» Job
Filter the lines below, copying only those with the string "empty".

Begin

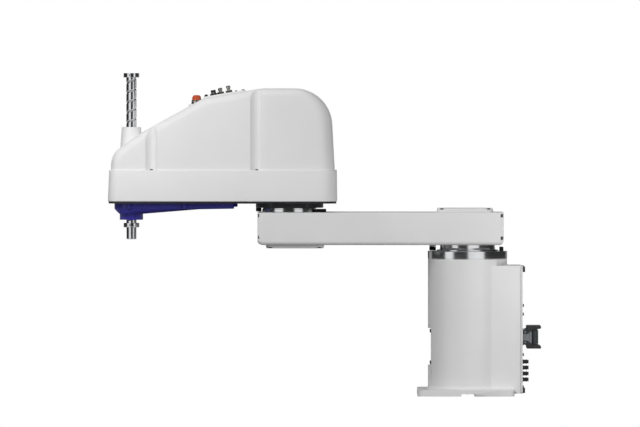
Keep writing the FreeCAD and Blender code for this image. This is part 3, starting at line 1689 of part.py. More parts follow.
def spline_shaft():
    # The plain lower end, on which a tool is clamped, is a little thinner than the grooved stretch.
    body = new_body("spline_shaft", x=shaft_x, z=shaft_low)
    bore, seat, radius = s.shaft_bore, s.shaft_radius, s.spline_radius
    tall, chamfer = shaft_length, s.shaft_chamfer
    shoulder = s.low_collar_lift - s.moving_gap
    corners = [
        (bore, 0),
        (seat - chamfer, 0),
        (seat, chamfer),
        (seat, shoulder),
        (radius, shoulder),
        (radius, tall - chamfer / 2),
        (radius - chamfer / 2, tall),
        (bore, tall),
    ]
    revolve(body, corners)
    groove = sketch_on(body, "XY_Plane", z=s.spline_start)
    circles(groove, [(radius + s.spline_offset, 0)], s.spline_groove)
    grooved = tall - s.spline_start - s.collar_height - 2 * chamfer
    cutter = pocket(body, groove, grooved, True)
    ring = body.newObject("PartDesign::PolarPattern", "spline_grooves")
    ring.Originals = [cutter]
    axis = next(item for item in body.Origin.OriginFeatures if item.Role == "Z_Axis")
    ring.Axis = (axis, [""])
    ring.Angle = 360
    bind(ring, "Occurrences", s.spline_count)
    body.Tip = ring
    keep(body)
    members = []
    high = s.collar_height
    for number, z in enumerate((shaft_low + tall - high, shaft_low + s.low_collar_lift)):
        disc = cylinder(f"collar_disc{number}", s.collar_radius, high, shaft_x, 0, z)
        hole = cylinder(f"collar_hole{number}", radius, 3 * high, shaft_x, 0, z - high)
        members.append(cut(f"collar{number}", disc, hole))
    group = doc.addObject("Part::Compound", "shaft_collars")
    group.Links = members
    group.Label = group.Name
    keep(group)


# User panel, lamp and button on the roof

roof_turn = math.degrees(math.atan2(
    roof_top.value - brow_z.value,
    brow_x.value - crown_x.value,
))
roof_rise = (roof_top - brow_z) / (brow_x - crown_x)
panel_x = brow_x - s.panel_front
panel_z = brow_z + s.panel_front * roof_rise


def on_roof(item, along=0, across=0, up=0):
    # Lays an item on the sloping roof, at a place counted from the panel's middle.
    lean = math.radians(roof_turn)
    cosine = Size(math.cos(lean), f"cos(atan({roof_rise.text}))")
    sine = Size(math.sin(lean), f"sin(atan({roof_rise.text}))")
    along, up = as_size(along), as_size(up)
    item.Placement.Rotation = Rotation(Vector(0, 1, 0), roof_turn)
    place(item, panel_x + along * cosine + up * sine, across, panel_z - along * sine + up * cosine)


def user_panel():
    panel = new_body("user_panel")
    sketch = sketch_on(panel, "XY_Plane")
    half = s.panel_half
    rectangle(sketch, -s.panel_back, s.panel_front, -half, half, s.panel_corner)
    pad(panel, sketch, s.panel_thick)
    top = s.panel_thick
    soften(panel, "Chamfer", s.panel_chamfer, lambda edge: all(near(end.z, top) for end in span(edge)))
    drill(panel, "XY_Plane", top, [(button_x, 0)], s.button_radius + s.button_gap, s.panel_thick)
    on_roof(panel)
    keep(panel)


def signal_connector():
    body = new_body("signal_connector")
    foot = sketch_on(body, "XY_Plane")
    along, across = s.signal_foot_length / 2, s.signal_foot_width / 2
    rectangle(foot, -along, along, -across, across, s.signal_foot_corner)
    pad(body, foot, s.signal_foot_thick)
    shell = sketch_on(body, "XY_Plane", z=s.signal_foot_thick)
    along, across = s.signal_length / 2, s.signal_width / 2
    rectangle(shell, -along, along, -across, across, s.signal_corner)
    pad(body, shell, s.signal_height)
    slot = sketch_on(body, "XY_Plane", z=s.signal_foot_thick + s.signal_height)
    wall = s.signal_wall
    along, across = along - wall, across - wall
    rectangle(slot, -along, along, -across, across, s.signal_corner - wall)
    pocket(body, slot, s.signal_depth)
    on_roof(body, s.signal_along, 0, s.panel_thick)
    keep(body)


def user_air_fittings():
    members = []
    ports = ((s.port1_ahead, s.port1_height), (-s.port2_behind, s.port2_height))
    for number, (along, height) in enumerate(ports):
        neck = cylinder(f"port_foot{number}", s.port_foot_radius, height - s.port_neck)
        sleeve = cylinder(f"port_sleeve{number}", s.port_radius, height)
        bore = cylinder(f"port_bore{number}", s.fitting_bore, height)
        on_roof(neck, along, 0, s.panel_thick)
        on_roof(sleeve, along, 0, s.panel_thick)
        on_roof(bore, along, 0, s.panel_thick + height - s.port_bore_depth)
        members.append(cut(f"port{number}", fused(f"port_outer{number}", [neck, sleeve]), bore))
    group = doc.addObject("Part::Compound", "user_air_fittings")
    group.Links = members
    group.Label = group.Name
    keep(group)


button_x = s.panel_front - s.button_inset


def brake_button():
    bezel = new_body("button_bezel")
    radius, high = s.button_radius + s.button_gap, s.bezel_height
    foot, rim = radius + s.bezel_foot, radius + s.bezel_rim
    revolve(bezel, [(radius, 0), (foot, 0), (rim, high), (radius, high)])
    on_roof(bezel, button_x, 0, s.panel_thick)
    keep(bezel)
    button = new_body("brake_release_button")
    rise = s.bezel_height + s.button_rise
    radius, bevel = s.button_radius, s.button_chamfer
    foot = -1 * (s.panel_thick - s.button_travel - s.moving_gap)
    revolve(button, [(0, foot), (radius, foot), (radius, rise - bevel), (radius - bevel, rise), (0, rise)])
    on_roof(button, button_x, 0, s.panel_thick)
    keep(button)


def warning_lamp():
    base = new_body("lamp_base", x=lamp_x, z=lamp_seat_z)
    radius, high = s.lamp_base_radius, s.lamp_base_height
    cone, step = high - s.lamp_base_cone, radius - s.lamp_base_step
    revolve(base, [(0, 0), (radius, 0), (radius, cone), (step, high), (0, high)])
    keep(base)
    # the lens is a low dome in two cones
    lens = new_body("lamp_lens", x=lamp_x, z=lamp_seat_z + high)
    radius, high, step = s.lens_radius, s.lens_height, s.lens_step
    shoulder = high - s.lens_shoulder
    corners = [(0, 0), (radius, 0), (radius, shoulder), (radius - step / 2, shoulder + step)]
    corners += [(radius - 2 * step, high), (0, high)]
    revolve(lens, corners)
    keep(lens)


def build():
    base_casting()
    locating_pin()
    front_access_plate()
    rear_plate()
    main_connector()
    for name, pivot in zip(("connector_lever_top", "connector_lever_bottom"), lever_pivots()):
        connector_lever(name, *pivot)
    air_fittings()
    base_motor()
    joint1_fixed()
    joint1_turning()
    arm1_casting()
    arm1_end_plates()
    arm1_covers()
    joint2_fixed()
    joint2_turning()
    arm2_casting()
    arm2_cover()
    lower_cover()
    elbow_motor()
    small_motor("z_motor", lift_motor_x, lift_bracket_z + s.bracket_thick, s.lift_motor_length)
    small_motor("u_motor", turn_motor_x, turn_bracket_z + s.bracket_thick, s.turn_motor_length)
    lift_bracket()
    turn_bracket()
    motor_pulley("z_motor_pulley", lift_motor_x, lift_belt_z, lift_bracket_z)
    motor_pulley("u_motor_pulley", turn_motor_x, turn_belt_z, turn_bracket_z)
    driven_pulley("z_driven_pulley", lift_belt_z)
    driven_pulley("u_driven_pulley", turn_belt_z)
    belt("z_belt", lift_belt_z, lift_motor_x)
    belt("u_belt", turn_belt_z, turn_motor_x)
    nut_bearings()
    shoulder = hub_floor + s.nut_bearing_height + s.bearing_gap
    low, high = cover_low - s.spline_nut_drop, cover_low + s.spline_nut_rise
    nut("spline_nut", low, high, shoulder, shoulder + s.nut_flange_thick)
    under = lift_bracket_z - s.bearing_gap
    nut("ball_nut", ball_nut_low, ball_nut_high, under - s.nut_flange_thick, under)
    spline_shaft()
    user_panel()
    signal_connector()
    user_air_fittings()
    brake_button()
    warning_lamp()


def check_and_export():
    doc.recompute()
    for item in doc.Objects:
        if "Invalid" in item.State or "Error" in item.State:
            raise ValueError(f"{item.Name}: {item.State}")
    os.makedirs("parts", exist_ok=True)
    for item in parts:
        if item.Shape.isNull() or not item.Shape.isValid():
            raise ValueError(f"{item.Label} has no valid shape")
        item.Shape.exportStep(f"parts/{item.Label}.step")
    print(f"{len(parts)} nodes")


build()
check_and_export()
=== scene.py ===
import json
import math

import bmesh
import bpy
import numpy as np
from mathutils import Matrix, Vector


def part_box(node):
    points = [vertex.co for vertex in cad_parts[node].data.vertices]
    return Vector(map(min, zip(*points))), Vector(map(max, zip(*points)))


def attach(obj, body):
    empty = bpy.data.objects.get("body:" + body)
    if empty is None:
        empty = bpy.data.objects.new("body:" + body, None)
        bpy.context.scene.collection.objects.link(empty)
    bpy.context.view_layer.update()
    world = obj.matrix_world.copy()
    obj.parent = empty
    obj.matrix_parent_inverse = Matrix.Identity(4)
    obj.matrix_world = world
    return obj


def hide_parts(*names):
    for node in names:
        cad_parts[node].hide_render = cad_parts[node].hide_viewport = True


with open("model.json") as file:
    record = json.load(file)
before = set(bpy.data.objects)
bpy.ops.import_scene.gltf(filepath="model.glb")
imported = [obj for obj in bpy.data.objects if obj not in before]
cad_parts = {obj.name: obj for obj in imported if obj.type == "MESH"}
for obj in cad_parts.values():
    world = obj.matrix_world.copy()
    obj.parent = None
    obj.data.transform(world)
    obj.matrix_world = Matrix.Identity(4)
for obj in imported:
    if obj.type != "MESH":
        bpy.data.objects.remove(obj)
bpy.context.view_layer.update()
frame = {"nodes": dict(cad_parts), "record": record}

# Lengths in the dictionaries are millimetres, as on a drawing; meshes are made in metres.
mm = 0.001
bodyOf = {node: body for body, nodes in frame["record"]["behaviour"]["bodies"].items() for node in nodes}
slotOf = {name: item.data.materials[0].name.split(".")[0] for name, item in frame["nodes"].items()}


def boxOf(node):
    low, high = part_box(node)
    return np.array(low) / mm, np.array(high) / mm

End

» Response to this task
    empty = bpy.data.objects.get("body:" + body)
    if empty is None:
        empty = bpy.data.objects.new("body:" + body, None)
        bpy.context.scene.collection.objects.link(empty)
    obj.parent = empty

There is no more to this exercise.